Die Elektriker sind ausgeflogen

Dann schauen wir noch kurz bei den Elektrikern vorbei, die sind aber, soll ich sagen leider oder doch Gott sei Dank?, schon zur Mittagspause ausgeflogen. Wie dem auch sei. Zwei Aufgaben sind hier für die Mädels am Girls’Day heute zu erledigen. Zum einen können sie ein LED-Männchen bauen, dessen Lampe, haben sie alle Bauteile richtig miteinander verdrahtet, auf Knopfdruck rot aufleuchtet und außerdem müssen sie einen vorgezeichneten Schaltplan auf einem Konstruktionsbrett nachbauen.

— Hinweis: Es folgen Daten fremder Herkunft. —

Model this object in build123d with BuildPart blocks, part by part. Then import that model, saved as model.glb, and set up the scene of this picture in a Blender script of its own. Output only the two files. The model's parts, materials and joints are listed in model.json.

Die einen machen Pause, aber mein Job fängt jetzt erst an

Während sich also die Azubis und die Mädels vom Girls’Day alle in die Kantine verabschiedet haben und sozusagen keiner mehr bereit steht, um die Neugier meiner Mutter zu befriedigen, können wir uns also auch auf den Heimweg machen. Also tauschen wir die Sicherheitsschuhe wieder gegen unser gewohntes Schuhwerk aus und machen uns auf den Heimweg. Doch bevor ich mich in mein Zimmer verziehen kann, kriege ich schon die nächste Arbeitsanweisung. „Also, dann schreib jetzt mal auf, was Du alles so erlebt hast“, heißt es „und gib‘ auch noch ein paar Infos über den Girls’Day und mach‘ es heute, damit ich es …“ den Rest habe ich nicht mehr gehört, sondern schnell die Tür zugemacht. Aber naja, ich kenne diese Frau jetzt ja schon ziemlich lange und ich weiß, sie wird eh keine Ruhe geben, bis ich nicht alles haarklein aufgeschrieben habe und ja, das war’s jetzt Leute.